Structure of the layered martensitic phases of Ni–Mn–Ga alloys

The present work contains a high-resolution transmission electron microscopy study (including image simulations) of the layered martensitic structures formed in Ni-Mn-Ga alloys. The main purpose is to distinguish two structural models proposed in the literature. For the seven-layered martensite, the observations confirm its nano-twinned nature, which is inherent to the description as stacking of nearly close-packed planes derived from {1 1 0} aust with (5 2) sequence, i.e. the so-called 14M structure. The observed stacking sequence, however, is notably distorted (perfect (5 2) stacking is present only in small areas), although, it preserves a predominant periodicity of seven planes. Equivalent results have been obtained for the 10-layered structure and a less frequent 12-layered phase, for which (5 5) and (7 5) stacking sequences, respectively, have been predominantly observed.
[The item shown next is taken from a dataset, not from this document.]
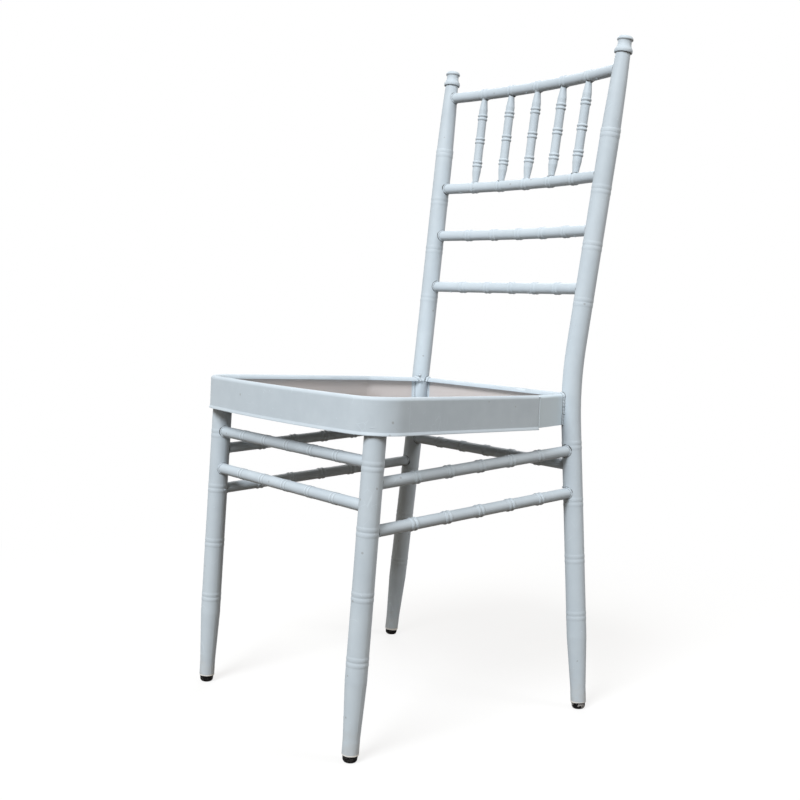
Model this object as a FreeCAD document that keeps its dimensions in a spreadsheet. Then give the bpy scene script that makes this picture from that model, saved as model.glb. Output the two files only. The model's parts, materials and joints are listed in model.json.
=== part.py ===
import FreeCAD, Part
import math
import os
import re

import Sketcher
from FreeCAD import Placement, Rotation, Vector

# Stacking chair of welded steel tube with bamboo rings, a ladder back with five spindles,
# and an open seat ring for a loose cushion.
# Frame: +Z up, +X to the sitter's left, the front of the seat towards -Y.
# The origin is on the floor, under the middle of the chair. Millimetres and degrees.

# Driving dimensions: name, value, meaning
SIZES = (
    ("overall_height", 921, "floor to the top of the finials"),
    ("overall_depth", 475.5, "front of the seat band to the back of the top rail"),
    ("tube_dia", 27, "legs and back posts"),
    ("tube_wall", 1.2, "wall of every tube"),
    ("tip_dia", 21, "swaged end of a leg"),
    ("tip_long", 20, "straight end of a leg, above its cap"),
    ("swage_long", 70, "taper from the straight end to the full tube"),
    ("crown_dia", 20.2, "post where it meets its finial"),
    ("crown_turn_dia", 23.5, "post where its taper steepens"),
    ("crown_turn", 43, "that place below the end of the tube"),
    ("crown_swage", 122.6, "taper at the top of a post"),
    ("ring_pitch", 78, "between bamboo rings on legs and posts"),
    ("ring_long", 13, "one bamboo ring, a pair of beads"),
    ("ring_rise", 0.35, "how far a ring stands proud of the tube"),
    ("ring_gap", 0.8, "groove between the two beads of a ring"),
    ("ring_root", 0.3, "depth of a ring's root inside the tube's wall, below the ends of its beads"),
    ("front_ring_first", 114, "first ring on a front leg, from the end of the tube"),
    ("back_ring_first", 119, "first ring on a back leg, from the end of the tube"),
    ("top_ring_first", 110.6, "first ring below the finial, from the end of the tube"),
    ("leg_rings", 4, "rings on one leg, and on the upper part of a post"),
    ("front_splay", 0.63, "front leg leans outward going up"),
    ("front_rake", 3.16, "front leg leans back going up"),
    ("leg_gap", 0.8, "front leg clear of the band's corner"),
    ("leg_bearing", 40, "direction of that leg from the corner's centre, from straight out to the side"),
    ("knee_inset", 41.1, "bend of a post inside the widest part of the seat"),
    ("knee_rise", 3, "bend of a post above the front of the seat"),
    ("knee_bend_rad", 600, "radius of the post's bend"),
    ("back_foot_out", 48.2, "back foot outside the post's bend"),
    ("back_foot_lead", 8, "back foot ahead of the post's bend"),
    ("top_out", 17.5, "top of a post outside its bend"),
    ("back_rake", 7.38, "upper post leans back"),
    ("finial_high", 23.4, "finial above the end of the post"),
    ("finial_bead_dia", 24.6, "lower edge of a finial's bead"),
    ("finial_bead_high", 6.4, "that bead"),
    ("finial_bead_swell", 0.85, "how far its face swells"),
    ("finial_skirt_dia", 22.4, "foot of the neck, on top of the bead"),
    ("finial_neck_dia", 19.4, "neck under the knob"),
    ("finial_neck_hollow", 0.9, "how far the neck's face hollows"),
    ("finial_knob_dia", 22, "knob of a finial"),
    ("finial_knob_high", 7.4, "knob, from its underside to its top"),
    ("finial_knob_cut", 1.4, "chamfer under the knob"),
    ("finial_knob_edge", 2, "edge of the knob between chamfer and shoulder"),
    ("finial_knob_swell", 0.25, "how far that edge swells"),
    ("finial_shoulder_swell", 0.9, "how far the knob's shoulder swells"),
    ("finial_crown_dia", 13, "flat crown on top of the knob"),
    ("finial_crown_high", 0.6, "height of that crown"),
    ("spigot_long", 12, "spigot of a finial or a foot cap inside its tube"),
    ("spigot_gap", 0.05, "clearance around a spigot"),
    ("cap_high", 9, "foot cap below the end of the leg"),
    ("cap_dia", 18.6, "foot cap"),
    ("cap_round", 4.5, "rounded lower edge of a foot cap"),
    ("rail_dia", 16, "back rails"),
    ("stretcher_dia", 15, "stretchers between the legs"),
    ("small_ring_long", 12.4, "ring on a rail or stretcher, a pair of beads"),
    ("small_ring_rise", 1.1, "how far it stands proud"),
    ("small_ring_gap", 0.6, "between the ends of its two beads, inside the tube's wall"),
    ("small_ring_sink", 0.4, "ends of those beads below the tube's face"),
    ("front_ring_rise", 0.4, "how far the shallower rings of the front stretchers stand proud"),
    ("rail_bow", 21.2, "back rails bow to the rear in the middle"),
    ("rail_rings", 5, "rings on a rail or stretcher, and spindles in the back"),
    ("rail_1_drop", 43.5, "top rail below the finials' top"),
    ("rail_2_drop", 189.5, "rail under the spindles"),
    ("rail_3_drop", 264.5, "third rail"),
    ("rail_4_drop", 345.5, "lowest rail"),
    ("spindle_dia", 13.2, "spindle at its fullest"),
    ("spindle_end_dia", 8.6, "spindle where it meets a rail"),
    ("spindle_taper", 17, "length of the taper at each end of a spindle"),
    ("spindle_ring_long", 10.4, "ring on a spindle"),
    ("spindle_ring_rise", 1.1, "how far it stands proud"),
    ("front_upper_drop", 80.5, "upper front stretcher below the seat's rim"),
    ("front_lower_drop", 133, "lower front stretcher"),
    ("side_upper_drop", 106, "upper side stretcher, at the front leg"),
    ("side_lower_drop", 163.5, "lower side stretcher, at the front leg"),
    ("side_rise", 19, "rise of a side stretcher from front to back"),
    ("back_drop", 108, "stretcher between the back legs"),
    ("seat_height", 440, "rim of the seat band at the front"),
    ("seat_tilt", 1.4, "seat falls to the rear"),
    ("seat_width", 402, "seat band across its front corners"),
    ("seat_bow", 8.5, "front of the band bows forward in the middle"),
    ("seat_corner_rad", 47, "front corners of the band"),
    ("seat_taper", 3.2, "sides of the band close in to the rear"),
    ("seat_seam", 10, "straight part of the front band past its corner, up to the seam"),
    ("seat_bend_lead", 88, "bend of the side band ahead of the post's axis"),
    ("seat_bend_rad", 14, "outer radius of that bend"),
    ("side_end_in", 5.6, "side band runs towards a point inside the post's axis"),
    ("rear_band_past", 9.4, "ends of the rear band behind the post's axis"),
    ("rear_band_bow", 4, "rear band bows to the rear in the middle"),
    ("rear_band_short", 4, "rear band ends inside the post's near wall, short of its axis"),
    ("band_high", 45.5, "height of the seat band"),
    ("band_thick", 1.5, "sheet of the seat band"),
    ("curl_rad", 4.5, "rolled rim of the seat band"),
    ("curl_lip", 1.5, "straight lip below the rolled rim"),
    ("hem_out", 1.2, "flare of the band's lower edge"),
    ("hem_high", 4, "height of that flare"),
    ("tail_short", 2.5, "plain edge behind the bend above the flared edge before it"),
    ("panel_drop", 32, "seat panel below the rim"),
    ("panel_thick", 2, "sheet of the seat panel"),
    ("panel_gap", 1, "seat panel clear of the rolled rim, seen from above"),
    ("panel_post_gap", 3, "seat panel clear of the posts"),
    ("rib_long", 210, "pressed ribs of the seat panel"),
    ("rib_wide", 16, "one pressed rib"),
    ("rib_high", 2, "one pressed rib above the panel"),
    ("rib_pitch", 62, "between pressed ribs"),
    ("plate_thick", 2.5, "corner plates under the seat panel"),
    ("front_plate_reach", 52, "front corner plate past the band's corner"),
    ("rear_plate_reach", 70, "rear corner plate along the bands, from the post's axis"),
    ("screw_dia", 5, "screws that hold the seat panel on the corner plates"),
    ("screw_head_dia", 8.4, "their countersunk heads"),
    ("screw_sink", 0.2, "heads below the face of the seat panel"),
    ("socket_dia", 3.4, "hexagonal socket in the head, across its corners"),
    ("socket_deep", 1.6, "that socket"),
    ("screw_tip", 4, "end of a screw below its corner plate"),
    ("screw_gap", 0.25, "clearance of a screw in the panel"),
    ("screw_reach", 30, "screw from the axis of its leg or post, along the seat and across it"),
)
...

In case of the five-layered martensite, the image simulations and atom projections obtained from the two structural models fit well with the experimental images, which makes it very difficult to discern between them. Other ferromagnetic shape memory alloys present similar structures as the Ni-Mn-Ga system. Particularly, a "new" six-layered martensitic structure has been found in Ni-Fe-Ga alloys. The first observations reveal its nano-twinned nature as well, with a predominant (4 2) stacking sequence.